The severity of this crisis — caused, as one local advised, by "our unique instinct for a gamble and the universal instinct for greed" — became quickly apparent. As the banks were in effect nationalised, the economy went into free-fall: unemployment hit 40% and the local stock exchange saw 90% of its value wiped out. But the countermeasures were equally swift: after the IMF facility was in place, significant tax hikes and painful austerity measures followed. Yet within three years, by August 2011, the pain had eased and the economy recovered to positive territory, budget debt was brought down sharply and the IMF facility was ended.

Today, in comparison to the downgrade of our sovereign rating from stable to negative by Fitch, the same agency has recently upgraded Iceland to stable again.

President Jacob Zuma’s state of the nation speech last week did not at first blush indicate that his administration has grasped the gravity of our own economic straits: one downgrade away from junk status or below investment grade. Or if, indeed, the government is so seized that there were no announcements and few measures to arrest the downward spiral. Perhaps the tangled alliance politics of the African National Congress makes any implementation of the necessary policy changes impossible.

The only relief in sight came from an unlikely source.

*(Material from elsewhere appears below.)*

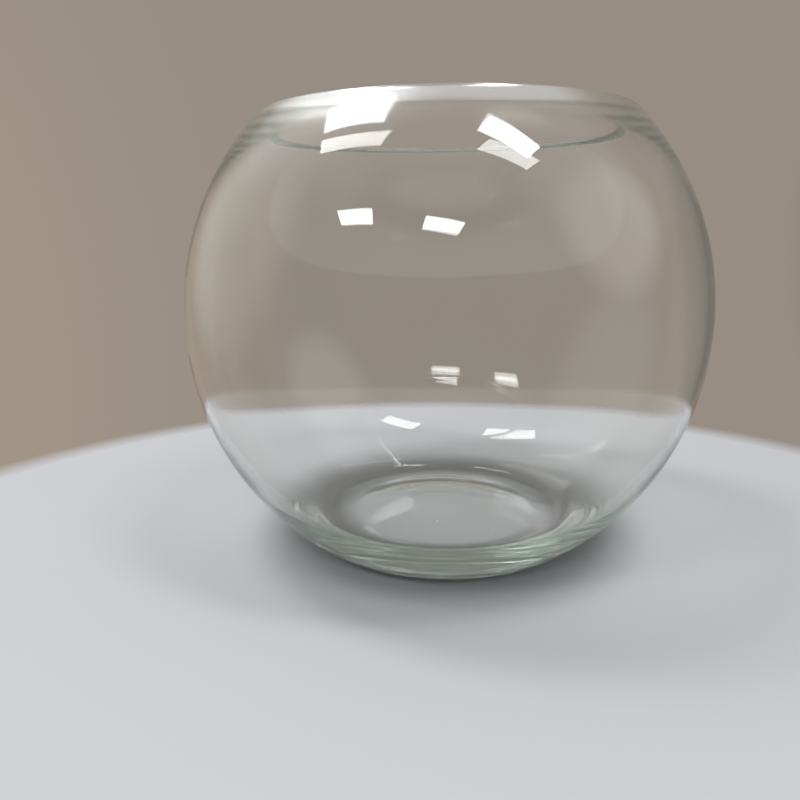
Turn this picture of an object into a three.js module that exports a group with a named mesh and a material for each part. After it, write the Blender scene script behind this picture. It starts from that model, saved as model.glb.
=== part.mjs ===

In 2011, Ngoako Ramatlhodi said the "constitutional transition was a victory for ‘apartheid forces’". These were the very sentiments repeated last week in the theatrical parliamentary debut of Economic Freedom Fighters leader Julius Malema.

He was then a humble deputy minister. Now that he is charged with the far more consequential job of salvaging our mining industry as Minister of Mineral Resources, he at least appears to recognise the gravity of the situation. His decision to reconsider the investment-crushing Minerals and Petroleum Resources Development Act Amendment Bill might indicate, if followed through, there is light at the end of the tunnel. Not just greater darkness or an IMF bail-out.